--- Begin ---

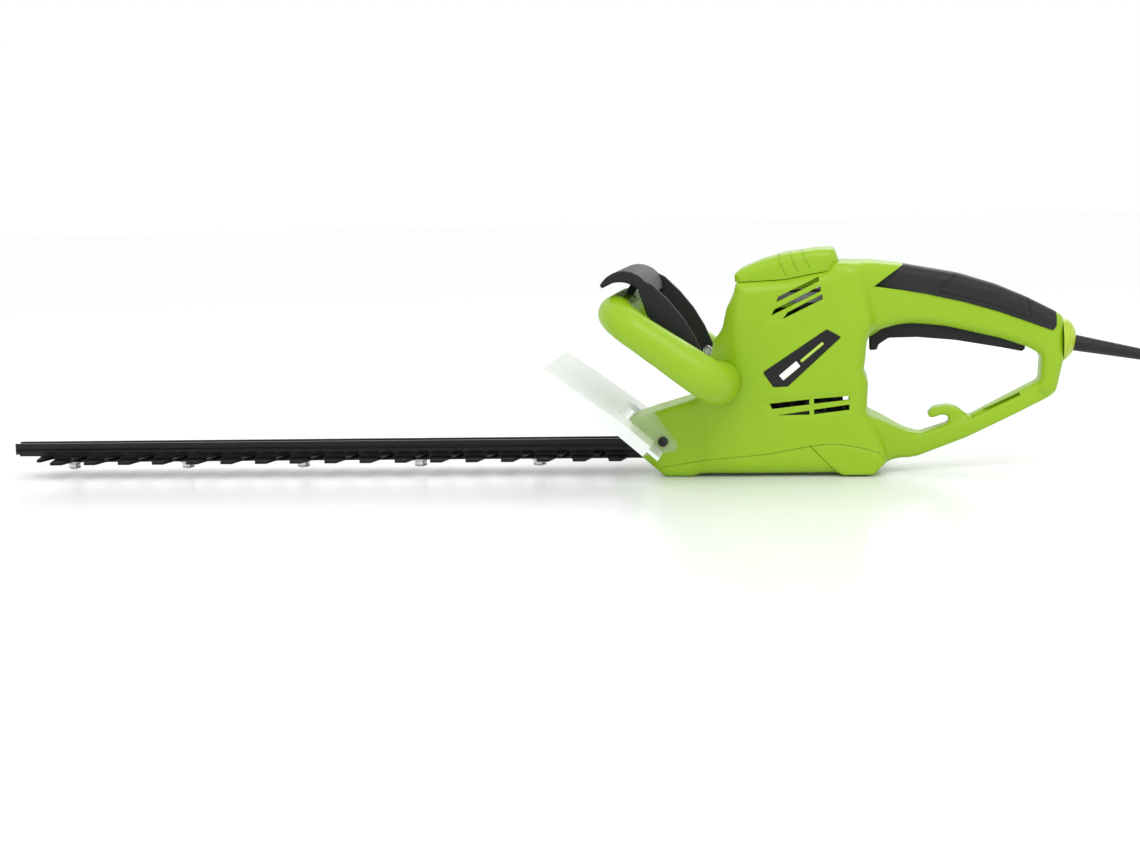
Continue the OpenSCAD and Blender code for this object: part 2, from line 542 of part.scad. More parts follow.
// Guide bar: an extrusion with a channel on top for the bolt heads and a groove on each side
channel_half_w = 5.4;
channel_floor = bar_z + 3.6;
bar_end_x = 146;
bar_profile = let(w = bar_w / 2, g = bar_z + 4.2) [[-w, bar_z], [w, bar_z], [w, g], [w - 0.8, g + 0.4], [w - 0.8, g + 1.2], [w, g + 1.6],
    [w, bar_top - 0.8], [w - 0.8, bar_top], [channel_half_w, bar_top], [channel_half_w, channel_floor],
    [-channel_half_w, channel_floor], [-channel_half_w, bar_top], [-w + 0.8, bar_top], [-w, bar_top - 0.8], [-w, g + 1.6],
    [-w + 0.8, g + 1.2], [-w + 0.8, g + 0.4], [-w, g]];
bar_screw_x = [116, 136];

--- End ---
--- Begin ---

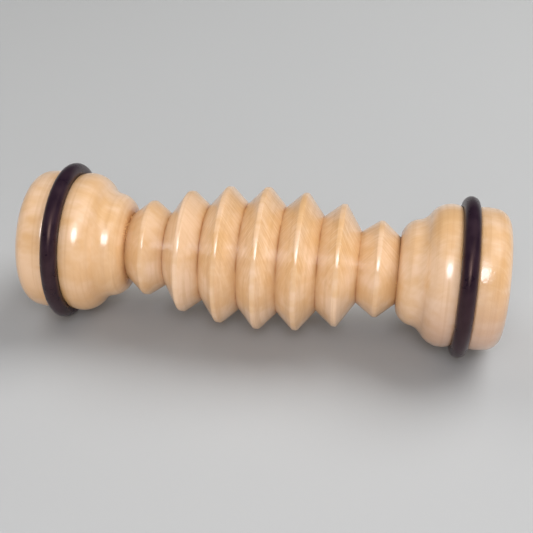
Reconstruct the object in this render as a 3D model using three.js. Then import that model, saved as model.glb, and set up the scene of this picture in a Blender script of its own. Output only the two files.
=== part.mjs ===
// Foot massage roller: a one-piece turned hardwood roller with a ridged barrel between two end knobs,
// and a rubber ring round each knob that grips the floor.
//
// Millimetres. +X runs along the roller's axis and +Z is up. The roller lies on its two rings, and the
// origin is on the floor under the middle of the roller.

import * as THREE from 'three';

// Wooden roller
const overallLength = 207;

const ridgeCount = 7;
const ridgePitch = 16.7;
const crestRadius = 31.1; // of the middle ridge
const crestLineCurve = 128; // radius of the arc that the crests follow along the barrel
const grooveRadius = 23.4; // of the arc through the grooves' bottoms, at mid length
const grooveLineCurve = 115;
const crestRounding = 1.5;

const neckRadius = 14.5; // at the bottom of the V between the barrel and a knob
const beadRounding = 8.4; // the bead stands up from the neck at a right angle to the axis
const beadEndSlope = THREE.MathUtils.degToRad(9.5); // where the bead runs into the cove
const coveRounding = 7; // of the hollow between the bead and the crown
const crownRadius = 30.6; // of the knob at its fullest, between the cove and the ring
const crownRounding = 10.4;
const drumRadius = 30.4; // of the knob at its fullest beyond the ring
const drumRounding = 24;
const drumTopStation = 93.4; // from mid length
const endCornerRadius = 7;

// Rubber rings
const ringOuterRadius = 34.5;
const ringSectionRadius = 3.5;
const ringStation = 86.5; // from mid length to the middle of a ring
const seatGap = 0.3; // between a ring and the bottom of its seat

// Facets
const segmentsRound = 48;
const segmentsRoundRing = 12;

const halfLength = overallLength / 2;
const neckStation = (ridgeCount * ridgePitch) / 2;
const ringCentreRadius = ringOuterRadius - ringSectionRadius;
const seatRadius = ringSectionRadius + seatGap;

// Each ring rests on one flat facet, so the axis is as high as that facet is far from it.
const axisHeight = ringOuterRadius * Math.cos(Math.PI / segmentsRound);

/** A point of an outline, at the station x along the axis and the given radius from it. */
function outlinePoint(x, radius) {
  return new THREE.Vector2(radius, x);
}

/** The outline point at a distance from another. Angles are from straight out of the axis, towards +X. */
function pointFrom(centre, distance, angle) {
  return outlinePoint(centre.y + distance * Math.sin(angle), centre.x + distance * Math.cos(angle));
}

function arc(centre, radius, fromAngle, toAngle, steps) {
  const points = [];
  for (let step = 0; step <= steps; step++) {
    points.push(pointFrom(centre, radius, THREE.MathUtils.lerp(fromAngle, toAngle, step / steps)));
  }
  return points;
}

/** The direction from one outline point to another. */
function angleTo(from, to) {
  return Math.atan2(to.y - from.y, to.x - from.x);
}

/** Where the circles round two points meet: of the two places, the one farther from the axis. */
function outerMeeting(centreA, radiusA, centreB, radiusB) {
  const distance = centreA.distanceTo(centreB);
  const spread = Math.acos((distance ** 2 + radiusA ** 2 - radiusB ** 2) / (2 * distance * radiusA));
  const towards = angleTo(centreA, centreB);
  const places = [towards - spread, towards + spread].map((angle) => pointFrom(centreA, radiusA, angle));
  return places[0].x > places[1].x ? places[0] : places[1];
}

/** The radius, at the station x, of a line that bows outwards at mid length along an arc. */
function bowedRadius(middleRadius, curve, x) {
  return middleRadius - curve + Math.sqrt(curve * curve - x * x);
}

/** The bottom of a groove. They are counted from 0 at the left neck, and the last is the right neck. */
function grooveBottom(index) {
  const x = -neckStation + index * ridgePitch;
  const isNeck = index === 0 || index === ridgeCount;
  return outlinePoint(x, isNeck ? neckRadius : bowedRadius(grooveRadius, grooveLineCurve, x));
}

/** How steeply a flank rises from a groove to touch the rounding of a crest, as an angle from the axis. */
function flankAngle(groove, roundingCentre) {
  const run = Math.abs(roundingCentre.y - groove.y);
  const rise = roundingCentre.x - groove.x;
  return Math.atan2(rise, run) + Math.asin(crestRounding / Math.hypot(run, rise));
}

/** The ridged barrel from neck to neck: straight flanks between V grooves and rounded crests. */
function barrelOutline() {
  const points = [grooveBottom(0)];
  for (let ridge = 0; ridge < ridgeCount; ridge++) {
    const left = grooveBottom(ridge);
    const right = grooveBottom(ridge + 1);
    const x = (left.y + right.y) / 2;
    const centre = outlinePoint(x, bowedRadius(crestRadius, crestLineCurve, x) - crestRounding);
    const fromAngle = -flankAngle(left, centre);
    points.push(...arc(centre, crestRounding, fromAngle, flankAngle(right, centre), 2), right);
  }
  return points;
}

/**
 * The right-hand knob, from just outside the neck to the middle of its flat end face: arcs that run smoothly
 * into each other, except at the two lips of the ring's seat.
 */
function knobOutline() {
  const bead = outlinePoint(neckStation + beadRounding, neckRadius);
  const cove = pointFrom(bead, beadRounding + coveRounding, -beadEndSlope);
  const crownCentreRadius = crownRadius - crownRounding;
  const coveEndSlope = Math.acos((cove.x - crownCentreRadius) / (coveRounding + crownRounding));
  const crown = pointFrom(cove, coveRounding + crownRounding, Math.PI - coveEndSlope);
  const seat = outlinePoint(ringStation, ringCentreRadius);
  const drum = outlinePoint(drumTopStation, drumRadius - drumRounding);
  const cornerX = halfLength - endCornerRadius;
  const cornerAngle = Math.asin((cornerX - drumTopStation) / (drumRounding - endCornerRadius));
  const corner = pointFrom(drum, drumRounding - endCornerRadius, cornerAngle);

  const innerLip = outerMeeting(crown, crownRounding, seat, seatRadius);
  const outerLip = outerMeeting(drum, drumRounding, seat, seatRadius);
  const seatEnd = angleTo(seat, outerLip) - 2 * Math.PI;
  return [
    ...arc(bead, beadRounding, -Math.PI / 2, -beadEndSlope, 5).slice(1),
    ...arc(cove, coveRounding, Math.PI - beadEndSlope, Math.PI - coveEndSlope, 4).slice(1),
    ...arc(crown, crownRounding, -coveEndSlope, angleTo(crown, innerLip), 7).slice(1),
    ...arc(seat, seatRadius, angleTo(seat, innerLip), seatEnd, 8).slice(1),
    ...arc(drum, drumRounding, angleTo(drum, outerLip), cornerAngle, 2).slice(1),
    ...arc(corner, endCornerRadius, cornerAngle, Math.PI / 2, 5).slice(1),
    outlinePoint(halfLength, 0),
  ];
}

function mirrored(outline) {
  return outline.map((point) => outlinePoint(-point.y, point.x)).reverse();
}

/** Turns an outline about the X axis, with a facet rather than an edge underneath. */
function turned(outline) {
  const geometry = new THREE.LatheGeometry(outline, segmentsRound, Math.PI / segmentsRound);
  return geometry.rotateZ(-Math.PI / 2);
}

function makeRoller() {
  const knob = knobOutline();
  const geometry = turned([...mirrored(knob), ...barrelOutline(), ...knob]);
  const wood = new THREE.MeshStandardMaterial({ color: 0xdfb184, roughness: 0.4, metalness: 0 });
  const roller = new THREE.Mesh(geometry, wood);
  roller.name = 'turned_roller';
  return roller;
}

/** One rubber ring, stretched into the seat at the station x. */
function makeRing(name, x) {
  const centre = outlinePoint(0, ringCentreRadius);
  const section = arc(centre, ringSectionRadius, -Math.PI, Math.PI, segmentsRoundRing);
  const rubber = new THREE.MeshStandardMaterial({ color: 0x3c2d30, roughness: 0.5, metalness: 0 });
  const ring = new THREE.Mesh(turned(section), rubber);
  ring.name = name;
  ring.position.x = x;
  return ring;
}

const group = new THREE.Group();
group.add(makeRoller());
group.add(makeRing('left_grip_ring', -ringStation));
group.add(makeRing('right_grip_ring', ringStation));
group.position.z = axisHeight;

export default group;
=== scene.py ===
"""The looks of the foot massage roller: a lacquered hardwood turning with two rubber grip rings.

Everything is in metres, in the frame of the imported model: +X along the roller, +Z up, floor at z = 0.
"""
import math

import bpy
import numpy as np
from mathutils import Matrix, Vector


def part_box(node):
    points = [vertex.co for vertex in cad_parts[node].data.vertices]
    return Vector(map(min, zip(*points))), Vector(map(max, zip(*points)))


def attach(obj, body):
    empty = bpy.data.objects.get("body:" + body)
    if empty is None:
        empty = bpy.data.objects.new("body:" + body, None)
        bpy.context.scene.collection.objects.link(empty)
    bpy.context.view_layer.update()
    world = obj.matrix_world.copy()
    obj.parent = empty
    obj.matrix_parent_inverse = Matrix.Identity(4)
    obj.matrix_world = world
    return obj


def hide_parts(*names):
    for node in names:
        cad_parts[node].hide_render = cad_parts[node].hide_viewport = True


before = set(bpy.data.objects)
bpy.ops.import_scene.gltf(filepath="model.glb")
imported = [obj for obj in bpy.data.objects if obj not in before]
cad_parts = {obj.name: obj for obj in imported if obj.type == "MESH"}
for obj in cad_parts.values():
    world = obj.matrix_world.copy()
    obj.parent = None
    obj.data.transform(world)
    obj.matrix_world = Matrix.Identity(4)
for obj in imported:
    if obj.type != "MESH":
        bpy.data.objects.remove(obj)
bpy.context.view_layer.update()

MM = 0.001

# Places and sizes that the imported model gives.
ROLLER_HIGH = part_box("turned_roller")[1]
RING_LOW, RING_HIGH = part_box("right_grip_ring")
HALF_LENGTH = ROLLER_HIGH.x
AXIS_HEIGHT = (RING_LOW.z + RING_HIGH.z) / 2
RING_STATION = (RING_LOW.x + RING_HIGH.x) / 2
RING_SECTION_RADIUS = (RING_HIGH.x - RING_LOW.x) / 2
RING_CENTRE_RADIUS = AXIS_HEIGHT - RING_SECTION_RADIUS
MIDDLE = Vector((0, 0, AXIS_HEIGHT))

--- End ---

◆ Your objective ◆
The lines above from the one containing "Continue the OpenSCAD" through the one containing "bar_screw_x = [116, 136];" are to be set down exactly, and no others.

◆ Worked solution ◆
Continue the OpenSCAD and Blender code for this object: part 2, from line 542 of part.scad. More parts follow.
// Guide bar: an extrusion with a channel on top for the bolt heads and a groove on each side
channel_half_w = 5.4;
channel_floor = bar_z + 3.6;
bar_end_x = 146;
bar_profile = let(w = bar_w / 2, g = bar_z + 4.2) [[-w, bar_z], [w, bar_z], [w, g], [w - 0.8, g + 0.4], [w - 0.8, g + 1.2], [w, g + 1.6],
    [w, bar_top - 0.8], [w - 0.8, bar_top], [channel_half_w, bar_top], [channel_half_w, channel_floor],
    [-channel_half_w, channel_floor], [-channel_half_w, bar_top], [-w + 0.8, bar_top], [-w, bar_top - 0.8], [-w, g + 1.6],
    [-w + 0.8, g + 1.2], [-w + 0.8, g + 0.4], [-w, g]];
bar_screw_x = [116, 136];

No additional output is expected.